К великому моему удовольствию, я открыл, что с левой стороны сидел мой друг Сердюков, с которым мы вскоре могли перестукиваться обо всем, в особенности употребляя наш шифр.

Однако беседы с людьми в тюрьме приносят не только свои радости, но и свои горести. Подо мной сидел крестьянин, по фамилии Говоруха, знакомый Сердюкова, е которым он перестукивался. Против мой воли часто даже во время работы я следил за их переговариванием. Я тоже перестукивался с ним. Но если одиночное заключение без всякой работы тяжело для интеллигентных людей, то гораздо более невыносимо оно для крестьянина, привыкшего к физическому труду и совершенно неспособного читать весь день подряд. Наш приятель-крестьянин чувствовал себя очень несчастным. Его привезли в крепость, после того как он посидел уже два года в другой тюрьме, и поэтому он был уже надломлен. Преступление его состояло в том, что он слушал социалистов. К великому моему ужасу, я стал замечать, что крестьянин порой начинает заговариваться. Постепенно его ум все больше затуманивался, и мы оба с Сердюковым замечали, как шаг за шагом, день за днем он приближался к безумию, покуда разговор его не превратился в настоящий бред. Тогда из нижнего этажа стали доноситься дикие крики, и страшный шум. Наш сосед помешался, но его тем не менее еще несколько месяцев продержали в крепости, прежде чем отвезли в дом умалишенных, из которого несчастному не суждено уже было выйти. Присутствовать при таких условиях при медленном разрушении человеческого ума - ужасно. Я уверен, это обстоятельство содействовало увеличению нервной раздражительности моего милого Сердюкова. Когда после четырех лет заключения суд оправдал его и его выпустили, он застрелился.
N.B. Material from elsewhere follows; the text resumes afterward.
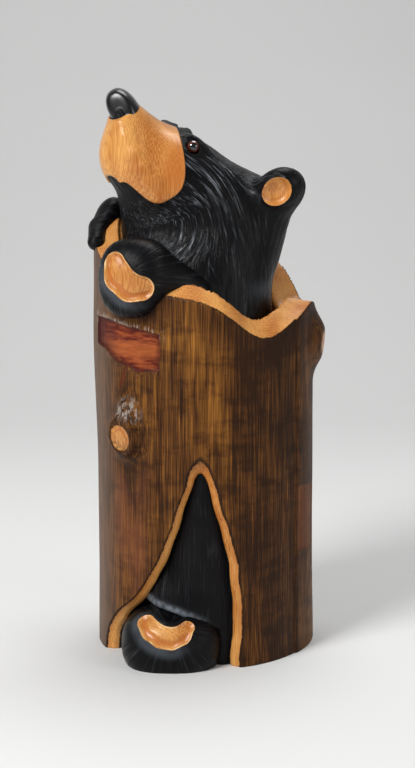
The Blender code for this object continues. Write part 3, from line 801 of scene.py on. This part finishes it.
def neck(p):
    rise = p[:, 2] - LOG_HEIGHT
    left, right, depth = (along(rise, curve) for curve in NECK_CURVES)
    middle, half = (left + right) / 2, (right - left) / 2
    rho = (np.abs((p[:, 0] - middle) / half) ** 2.3 + np.abs(p[:, 1] / depth) ** 2.3) ** (1 / 2.3)
    column = (rho - 1) * np.minimum(half, depth)
    bottom = LOG_HEIGHT - 1.6 * HOLLOW_DEPTH - p[:, 2]
    return trim(trim(column, rise - NECK_TOP, 20 * MM), bottom, MM)


def snout(q):
    forward, up, side = q[:, 0], q[:, 1], q[:, 2]
    top, under, half, widest = (along(forward, curve) for curve in SNOUT_CURVES)
    above = up > widest
    height = np.where(above, top - widest, widest - under)
    power = np.where(above, 2.2, 1.95)
    rho = ((np.abs(up - widest) / height) ** power + np.abs(side / half) ** power) ** (1 / power)
    tube = (rho - 1) * np.minimum(half, height)
    return trim(trim(tube, forward - 93 * MM, 4 * MM), 6 * MM - forward, 8 * MM)


def mirrored(q):
    """The same place on the near side of the head."""
    return np.column_stack((q[:, :2], -np.abs(q[:, 2])))


def bare_head(q):
    """Skull, cheeks, throat and snout under the fur's steps."""
    skull = pebble((q - mm(10, -9, 0)) @ BROW_AXES.T, 0, mm(50, 27, 35), 2.4)
    cheeks = egg(mirrored(q), mm(4, -18, -15), mm(34, 30, 21))
    throat = egg(q, mm(14, -42, 0), mm(32, 21, 22))
    return blend(blend(blend(skull, cheeks, 12 * MM), throat, 12 * MM), snout(q), 8 * MM)


def ear(q, centre, root):
    lobe = egg(q, centre, mm(16.5, 18, 12), EAR_AXES)
    side = np.sign(centre[2])
    neck_root = limb(q, centre + mm(-5, -2, -3 * side), root, 11 * MM, 11.5 * MM)
    return blend(lobe, neck_root, 8 * MM)


NOSE_AXES = turned(0.99, -0.12)


def nose(q):
    """A thimble over the snout's end, with a facet cut on each side."""
    pad = pebble((q - mm(84, -33, 0)) @ NOSE_AXES.T, 0, mm(18.2, 10.6, 15.5), 2.3)
    pad = trim(pad, 83.5 * MM - q[:, 0], 1.2 * MM)
    facet = mirrored(q) @ normal((0.42, -0.25, -0.87)) - 57 * MM
    return trim(pad, facet, 2 * MM)


NEAR_DISC = mm(-1.5, 36.7, -43)
FAR_DISC = mm(-26, 24, 42)
EYES = [to_head(np.array(sum(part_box(name), Vector()) / 2)[None])[0]
        for name in ("glass_eye_near", "glass_eye_far")]
EYE_RADIUS = 4.5 * MM
EYE_SIDE_AXES = turned(0.98, 0.2)


def head_layers(p):
    """Distances to the fur, the bare muzzle and the nose."""
    q = to_head(p)
    bare = bare_head(q)
    fur = blend(blend(bare, ear(q, mm(-6.6, 41, -31), mm(-46, 10, -18)), 16 * MM),
                ear(q, mm(-28, 27, 30), mm(-50, 4, 18)), 16 * MM)
    near_brow = egg(q, mm(44.5, 2, -13), mm(10, 4.2, 7), BROW_AXES)
    far_brow = limb(q, mm(58.5, -13.5, 19), mm(46, -3, 18.5), 4.5 * MM, 5.5 * MM)
    fur = blend(blend(fur, near_brow, 6 * MM), far_brow, 4 * MM)
    for eye in EYES:
        away = length(q - eye)
        fur = fur - 0.5 * MM * bell(away, 6.6 * MM, 1.3 * MM)
    fur = blend(fur, neck(p), 14 * MM)
    discs = np.minimum(*(egg(q, disc, mm(11, 11.5, 6.5), EAR_AXES) for disc in (NEAR_DISC, FAR_DISC)))
    fur = trim(fur, -discs, 0.8 * MM)
    behind = along(q[:, 1], MUZZLE_EDGE) - q[:, 0]
    crest = chain(mirrored(q), CREST, [CREST_RADIUS] * len(CREST), 3 * MM)
    muzzle = trim(blend(bare, crest, 7 * MM) - MUZZLE_STEP, behind, 1.0 * MM)
    mouth = egg(mirrored(q), mm(44, -62, -14), mm(9, 7, 12))
    muzzle = trim(trim(muzzle, -mouth, 1.5 * MM), q[:, 0] - 85.5 * MM, 1 * MM)
    for eye in EYES:
        side = np.sign(eye[2])
        ball = length(q - eye) - EYE_RADIUS - 0.15 * MM
        window = egg(q, eye + mm(0, 0, 3.6 * side), mm(4.9, 4.2, 3.6), EYE_SIDE_AXES)
        fur = trim(trim(fur, -ball, 0.3 * MM), -window, 0.8 * MM)
        muzzle = trim(muzzle, -ball, 0.3 * MM)
    return q, fur, muzzle, nose(q), behind, discs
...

Раз мне нанесли неожиданный визит. В мою камеру в сопровождении только адъютанта вошел брат Александра II великий князь Николай Николаевич, осматривавший крепость. Дверь захлопнулась за ним. Он быстро подошел ко мне и сказал: "Здравствуй, Кропоткин". Он знал меня лично и говорил фамильярным, благодушным тоном, как со старым знакомым.
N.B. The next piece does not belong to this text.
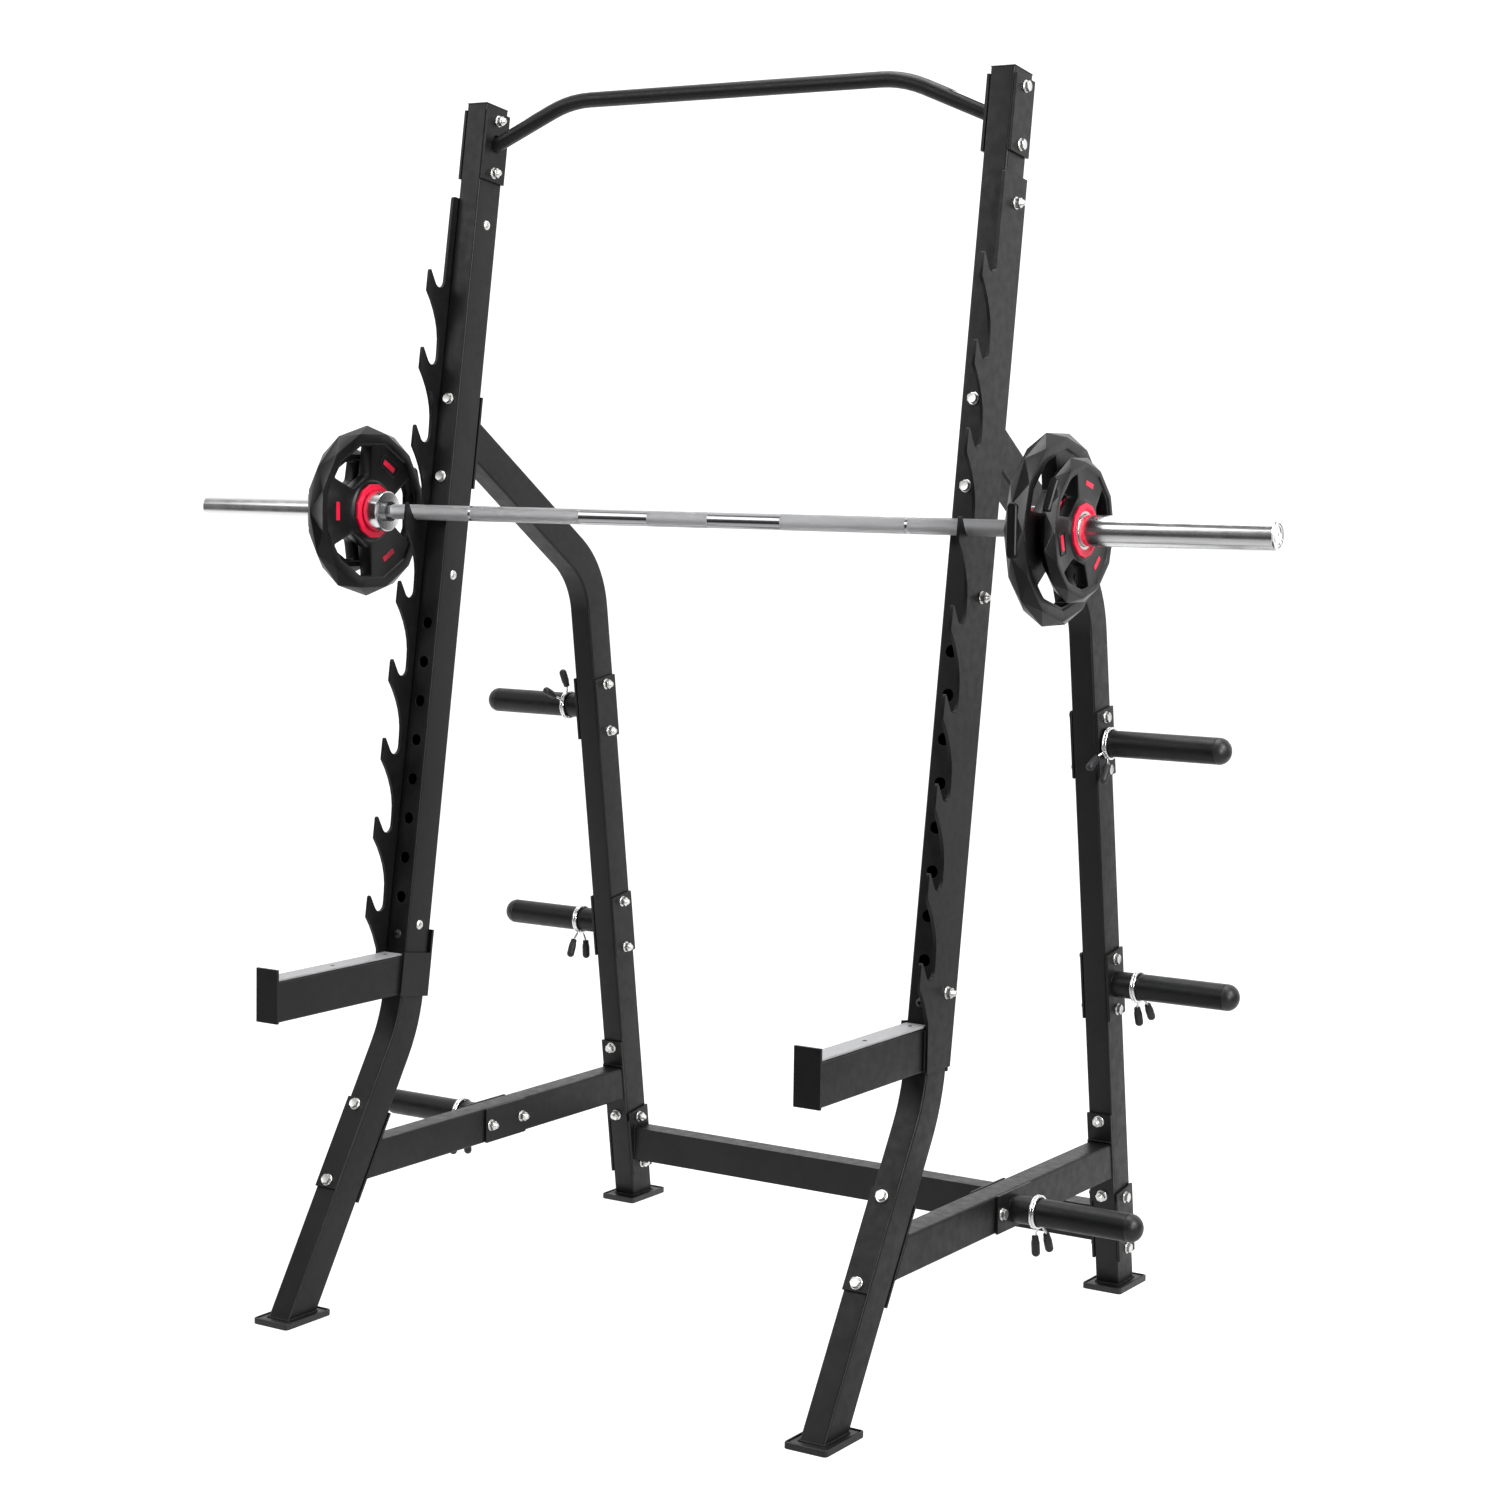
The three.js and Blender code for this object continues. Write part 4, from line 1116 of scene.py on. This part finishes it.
def floor_material():
    """White paper that looks evenly lit and bounces less light in front of the rack than behind it."""
    made = Recipe("floor_white", (0.22, 0.22, 0.22), 0.8)
    made.shader.inputs["Specular IOR Level"].default_value = 0.1
    near = made.node("ShaderNodeVectorMath", operation="DOT_PRODUCT")
    near.inputs[1].default_value = BACKDROP
    made.link(made.place, near.inputs[0])
    glow = made.between(near.outputs["Value"], 0.15, 0.95, -1.4, 0.8)
    made.shader.inputs["Emission Color"].default_value = (1, 1, 1, 1)
    seen = made.node("ShaderNodeLightPath").outputs["Is Camera Ray"]
    paper = made.maths("MULTIPLY", seen, made.between(made.noise(3.0), 0.99, 1.01))
    made.link(made.maths("MAXIMUM", glow, paper), made.shader.inputs["Emission Strength"])
    made.roughness(made.noise(40.0), 0.65, 0.75)
    return made.material


def flag_cloth():
    made = Recipe("flag_cloth", (0.02, 0.02, 0.02), 0.9)
    made.colour(made.noise(20.0), (0.015, 0.015, 0.015), (0.025, 0.025, 0.025))
    return made.material


def make_studio():
    """A bright backdrop and a few soft lights; two dark flags shade the rack and aren't seen."""
    bpy.context.scene.view_settings.view_transform = "Standard"
    studio_world()
    plane("floor", (80, 80), Matrix.Identity(4), floor_material())
    area_light("key", (5.0, -0.8, 4.2), (0, 0, 1.0), (2.0, 3.0), 260)
    area_light("edge_strip", (4.6, -2.9, 1.5), (0, 0, 1.1), (0.35, 3.4), 170)
    area_light("front_left_panel", (-1.61, -2.54, 3.08), (0.55, -0.5, 0.4), (2.6, 1.7), 36)
    for name, size, middle_at, ahead in (
        ("front_flag", (6.5, 1.3), (-0.75, -2.6, 0.65), (0, 1, 0)),
        ("right_flag", (6.4, 0.75), (2.3, 0.8, 0.38), (-1, 0, 0)),
    ):
        flag = plane(name, size, facing(middle_at, ahead), flag_cloth())
        flag.visible_camera = False
    area_light("top", (0, 0.3, 5.5), (0, 0, 1.0), (3.0, 3.0), 150)


make_camera()
make_studio()


# ---- finishes of the CAD pieces ---------------------------------------------
FINISHES = {
    "barbell_shaft": "bar_steel",
    "barbell_sleeve": "bar_chrome",
    "safety_liner": "arm_liner",
    "upright_cap": "black_plastic",
    "foot_shoe": "black_plastic",
    "peg_cap": "black_plastic",
    "weight_plate": "plate_black",
    "collar": "bar_chrome",
}


def finish_of(node):
    found = [finish for start, finish in FINISHES.items() if node.startswith(start)]
    return found[0] if found else "frame_paint"


def finish_node(name, obj):
    """Gives a CAD piece its material, welded vertices, small rounds on its edges and smooth faces."""
    mesh = obj.data
    mesh.materials.clear()
    mesh.materials.append(materials[finish_of(name)])
    if mesh.attributes.get("custom_normal"):
        mesh.attributes.remove(mesh.attributes["custom_normal"])
    for face in mesh.polygons:
        face.use_smooth = True
    weld = obj.modifiers.new("weld", "WELD")
    weld.merge_threshold = 0.00002
    if "barbell" in name:
        split = obj.modifiers.new("sharp", "EDGE_SPLIT")
        split.split_angle = math.radians(30)
        return
    bevel = obj.modifiers.new("edges", "BEVEL")
    bevel.width = 0.0012 if "shoe" in name or "cap" in name else 0.0007
    bevel.segments = 2
    bevel.limit_method = "ANGLE"
    bevel.angle_limit = math.radians(50)
    normals = obj.modifiers.new("normals", "WEIGHTED_NORMAL")
    normals.keep_sharp = True


for name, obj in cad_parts.items():
    finish_node(name, obj)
- Как это возможно, Кропоткин, чтобы ты, камер-паж, бывший фельдфебель, мог быть замешан в таких делах и сидишь теперь в этом ужасном каземате?
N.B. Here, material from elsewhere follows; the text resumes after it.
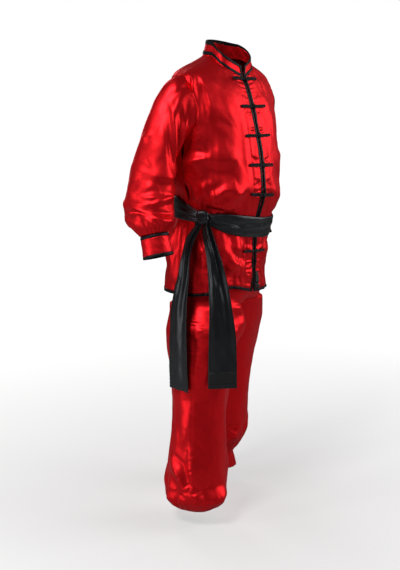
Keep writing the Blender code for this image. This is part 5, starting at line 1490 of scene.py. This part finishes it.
class UNIFORM_OT_sash_tails(bpy.types.Operator):
    """Two hanging tails of the sash with turned, stitched edges, and the plain patch on the front one"""

    bl_idname = "uniform.sash_tails"
    bl_label = "Sash tails"

    def execute(self, context):
        for name, table, seed, node in (("tail_of_sash_front", FRONT_TAIL, 221, "sash_tail_front"),
                                        ("tail_of_sash_back", BACK_TAIL, 231, "sash_tail_back")):
            grid, outward = tail_grid(table, seed)
            obj = cloth(name, grid, outward, "Black satin", "black_satin", [node], 0.0012)
            for label, column in (("left", 3), ("right", -4)):
                line = grid[8:-4, column] + outward[8:-4, column] * 0.0002
                stitches(f"stitch_{name}_{label}", line, outward[8:-4, column], "Black thread")
            line = grid[-6, 3:-3] + outward[-6, 3:-3] * 0.0002
            stitches(f"stitch_{name}_hem", line, outward[-6, 3:-3], "Black thread")
            if table is FRONT_TAIL:
                self.patch(grid, outward)
        return {"FINISHED"}

    def patch(self, grid, outward):
        """The plain woven patch: the tail's own surface between two rows, raised by its thickness."""
        low, high = -18, -5
        piece = grid[low:high, 1:-1] + outward[low:high, 1:-1] * 0.0012
        obj = cloth("patch_on_sash", piece, outward[low:high, 1:-1], "Woven label", "woven_label", ["sash_patch"], 0.0008)
        rim = np.concatenate((piece[1, 1:-1], piece[1:-1, -2], piece[-2, 1:-1][::-1], piece[1:-1, 1][::-1]))
        normal = outward[0, :1] + 0 * rim
        stitches("stitch_patch", rim + normal * 0.0002, normal, "Black thread")


class UNIFORM_OT_hem_label(bpy.types.Operator):
    """The small plain label beside the left front edge, above the hem"""

    bl_idname = "uniform.hem_label"
    bl_label = "Hem label"

    def execute(self, context):
        heights = np.linspace(HEM_HEIGHT + 0.002, HEM_HEIGHT + 0.062, 31)[:, None]
        offsets = np.linspace(0.0128, 0.0300, 13)[None, :]
        angle = edge_angle(heights + 0 * offsets, offsets + 0 * heights)
        grid = jacket_point(angle, heights + 0 * offsets, 0.0012 + 0 * angle)
        normal = torso_normal(angle, heights + 0 * offsets)
        obj = cloth("label_at_hem", grid, normal, "Woven label", "woven_label", ["hem_label"], 0.0008)
        rim = np.concatenate((grid[1, 1:-1], grid[1:-1, -2], grid[-2, 1:-1][::-1], grid[1:-1, 1][::-1]))
        side = np.concatenate((normal[1, 1:-1], normal[1:-1, -2], normal[-2, 1:-1], normal[1:-1, 1]))
        stitches("stitch_label", rim + side * 0.0002, side, "Black thread")
        return {"FINISHED"}


class UNIFORM_OT_stitching(bpy.types.Operator):
    """Rows of stitches beside the bindings, round the cuffs and collar, and down the facings"""

    bl_idname = "uniform.stitching"
    bl_label = "Stitching"

    def execute(self, context):
        for hand, side in (("right", -1), ("left", 1)):
            for label, offset, out in (("edge", EDGE_GAP + EDGE_TRIM + 0.0022, 0.0002), ("facing", 0.046, 0.0)):
                heights = np.linspace(HEM_HEIGHT + 0.004, NECK_PIT_HEIGHT - 0.004, 260)
                angle = side * edge_angle(heights, np.full(260, offset))
                line = jacket_point(angle, heights, out + 0 * heights)
                stitches(f"stitch_{label}_{hand}", line, torso_normal(angle, heights), "Red thread")
            turn = np.linspace(0, 2 * np.pi, 181)
            for label, drop in (("top", 0.0022 + CUFF_TRIM + 0.003), ("wrist", 0.0022 + CUFF_TRIM + CUFF_LENGTH - 0.003)):
                line = cuff_ring(side, drop, 0.0017, turn)
                stitches(f"stitch_cuff_{label}_{hand}", line, unit(line - line.mean(axis=0)), "Red thread")
        front_angle, _ = front_angles(168, 76, EDGE_GAP + EDGE_TRIM)
        back_angle, _ = back_angles(168, 116)
        for place, angle in (("right", -front_angle[0]), ("left", front_angle[0]), ("back", back_angle[0])):
            heights = np.full(len(angle), HEM_HEIGHT + 0.0035)
            line = jacket_point(angle, heights, 0.0001 + 0 * heights)
            stitches(f"stitch_hem_{place}", line, torso_normal(angle, heights), "Red thread")
        first = edge_angle(np.array(NECK_PIT_HEIGHT), EDGE_GAP + EDGE_TRIM + 0.002)
        sweep = first + (2 * np.pi - 2 * first) * np.linspace(0, 1, 200)
        line = collar_point(sweep, np.full(200, COLLAR_HEIGHT - COLLAR_TRIM - 0.0025), np.full(200, 0.0006))
        stitches("stitch_collar", line, unit((line - line.mean(axis=0)) * (1, 1, 0)), "Red thread")
        return {"FINISHED"}


class UNIFORM_OT_stage(bpy.types.Operator):
    """Pale floor, soft studio lights and the camera at the photograph's angle"""

    bl_idname = "uniform.stage"
    bl_label = "Stage"

    def execute(self, context):
        stage = context.scene.uniform_stage
        back = np.array((math.sin(stage.azimuth), -math.cos(stage.azimuth), 0.0))
        right = np.array((math.cos(stage.azimuth), math.sin(stage.azimuth), 0.0))
        self.camera(context, stage, back)
        self.floor()
        lights = (
            # name, degrees right of the camera, distance, height above the chest, watts, size
            ("Key", -30, 2.5, 1.95, stage.key, (0.9, 0.9)),
            ("Side strip", -62, 2.5, -0.25, stage.side, (0.45, 1.9)),
            ("Right softbox", 92, 2.5, 0.55, stage.fill, (1.9, 1.9)),
            ("Rim", -150, 2.2, 0.70, stage.rim, (0.6, 1.9)),
        )
        for name, swing, distance, height, power, size in lights:
            swing = math.radians(swing)
            spot = (back * math.cos(swing) + right * math.sin(swing)) * distance
            self.softbox(context, name, spot, height, power, size)
        self.room(context, stage.room)
        return {"FINISHED"}

    def camera(self, context, stage, back):
        """A camera level with the chest, tilted down and swung a little so that the picture is framed as the photo."""
        data = bpy.data.cameras.new("Camera")
        data.sensor_fit = "VERTICAL"
        data.sensor_height = 36.0
        data.sensor_width = 36.0
        data.sensor_fit = "AUTO"
        data.lens = stage.focal_pixels / 570 * 36.0
        data.shift_y = stage.shift
        data.clip_end = 50
        camera = bpy.data.objects.new("Camera", data)
        camera.location = (*(back * stage.distance)[:2], stage.height - NECK_HEIGHT)
        camera.rotation_euler = (math.pi / 2 - stage.tilt, 0, stage.azimuth + stage.swing)
        context.scene.collection.objects.link(camera)
        context.scene.camera = camera

    def floor(self):
        """A wide plain floor under the trouser hems."""
        bpy.ops.mesh.primitive_plane_add(size=120, location=(0, 0, -NECK_HEIGHT))
        floor = bpy.context.object
        floor.name = "Floor"
        floor.data.materials.append(material("Studio floor"))

    def softbox(self, context, name, place, height, power, size):
        """A rectangular softbox that faces the middle of the uniform."""
        data = bpy.data.lights.new(name, "AREA")
        data.shape = "RECTANGLE"
        data.size, data.size_y = size
        data.energy = power
        lamp = bpy.data.objects.new(name, data)
        lamp.location = (place[0], place[1], height - 0.25)
        target = np.array((0.0, 0.0, -0.5)) - np.array(lamp.location)
        yaw = math.atan2(target[1], target[0]) - math.pi / 2
        pitch = math.atan2(target[2], math.hypot(target[0], target[1]))
        lamp.rotation_euler = (math.pi / 2 + pitch, 0, yaw)
        context.scene.collection.objects.link(lamp)

    def room(self, context, brightness):
        """White where the camera sees it, and dimmer where it lights the cloth."""
        world = bpy.data.worlds.new("Room")
        world.use_nodes = True
        tree = world.node_tree
        seen = tree.nodes["Background"]
        seen.inputs["Color"].default_value = (1, 1, 1, 1)
        seen.inputs["Strength"].default_value = 1.0
        dim = tree.nodes.new("ShaderNodeBackground")
        dim.inputs["Color"].default_value = (1, 1, 1, 1)
        dim.inputs["Strength"].default_value = brightness
        path = tree.nodes.new("ShaderNodeLightPath")
        mix = tree.nodes.new("ShaderNodeMixShader")
        tree.links.new(path.outputs["Is Camera Ray"], mix.inputs["Fac"])
        tree.links.new(dim.outputs[0], mix.inputs[1])
        tree.links.new(seen.outputs[0], mix.inputs[2])
        tree.links.new(mix.outputs[0], tree.nodes["World Output"].inputs["Surface"])
        context.scene.world = world
        context.scene.view_settings.view_transform = "Standard"


def plain_red_satin(tree):
    """Red satin for a piece with no map of its own, on the object's coordinates."""
    looks = bpy.context.scene.uniform_looks
    shader = tree.nodes["Principled BSDF"]
    place = tree.nodes.new("ShaderNodeTexCoord")
    pattern = tree.nodes.new("ShaderNodeTexNoise")
    pattern.inputs["Scale"].default_value = 60.0
    link(tree, place, pattern.inputs["Vector"], 3)
    dark = tuple(c * 0.8 for c in looks.red)
    link(tree, blend_colours(tree, pattern, dark, tuple(looks.red)), shader.inputs["Base Color"], 2)
    shader.inputs["Roughness"].default_value = looks.roughness
    shader.inputs["Metallic"].default_value = 0.4


MATERIALS["Plain red satin"] = plain_red_satin

OPERATORS = (
    UNIFORM_OT_stage,
    UNIFORM_OT_fronts,
    UNIFORM_OT_back,
    UNIFORM_OT_sleeves,
    UNIFORM_OT_cuffs,
    UNIFORM_OT_collar,
    UNIFORM_OT_edges,
    UNIFORM_OT_hem,
    UNIFORM_OT_frogs,
    UNIFORM_OT_trousers,
    UNIFORM_OT_sash_band,
    UNIFORM_OT_sash_knot,
    UNIFORM_OT_sash_tails,
    UNIFORM_OT_hem_label,
    UNIFORM_OT_stitching,
)


class UNIFORM_PT_panel(bpy.types.Panel):
    """Lists the uniform's sizes, colours and pieces"""

    bl_label = "Tai chi uniform"
    bl_space_type = "VIEW_3D"
    bl_region_type = "UI"
    bl_category = "Uniform"

    def draw(self, context):
        for settings in (context.scene.uniform_looks, context.scene.uniform_stage):
            box = self.layout.box()
            for name in settings.__annotations__:
                box.prop(settings, name)
        for operator in OPERATORS:
            self.layout.operator(operator.bl_idname)


CLASSES = (UniformLooks, UniformStage, *OPERATORS, UNIFORM_PT_panel)


def register():
    """Adds the settings, operators and panel to Blender."""
    for cls in CLASSES:
        bpy.utils.register_class(cls)
    bpy.types.Scene.uniform_looks = bpy.props.PointerProperty(type=UniformLooks)
    bpy.types.Scene.uniform_stage = bpy.props.PointerProperty(type=UniformStage)


def unregister():
    """Takes them away again."""
    del bpy.types.Scene.uniform_stage
    del bpy.types.Scene.uniform_looks
    for cls in reversed(CLASSES):
        bpy.utils.unregister_class(cls)


def main():
    """Makes every piece in order."""
    register()
    for operator in OPERATORS:
        group, name = operator.bl_idname.split(".")
        getattr(getattr(bpy.ops, group), name)()


if __name__ == "__main__":
    main()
- У каждого свои убеждения, - ответил я.

- Убеждения? Так твое убеждение, что нужно заводить революцию?

Что мне было отвечать? Сказать "да"? Тогда из моего ответа сделали бы такой вывод, что я, отказавшийся давать какие бы то ни было показания жандармам, "признался во всем" брату царя. Николай Николаевич говорил тоном начальника военного училища, пытающегося добиться "признания" от кадета. И в то же время я не мог ответить "нет". То была бы ложь, я не знал, что сказать, и молчал.

- Вот видишь! Самому тебе стыдно теперь... Это замечание разозлило меня, и я ответил довольно резко:

- Я дал свои показания судебному следователю на допросах: мне нечего прибавлять.

- Да ты пойми, Кропоткин, - сказал тогда Николай Николаевич самым благодушным тоном, - я говорю с тобой не как судебный следователь, а совсем как частный человек. Совсем как частный человек, - прибавил он, понизив голос.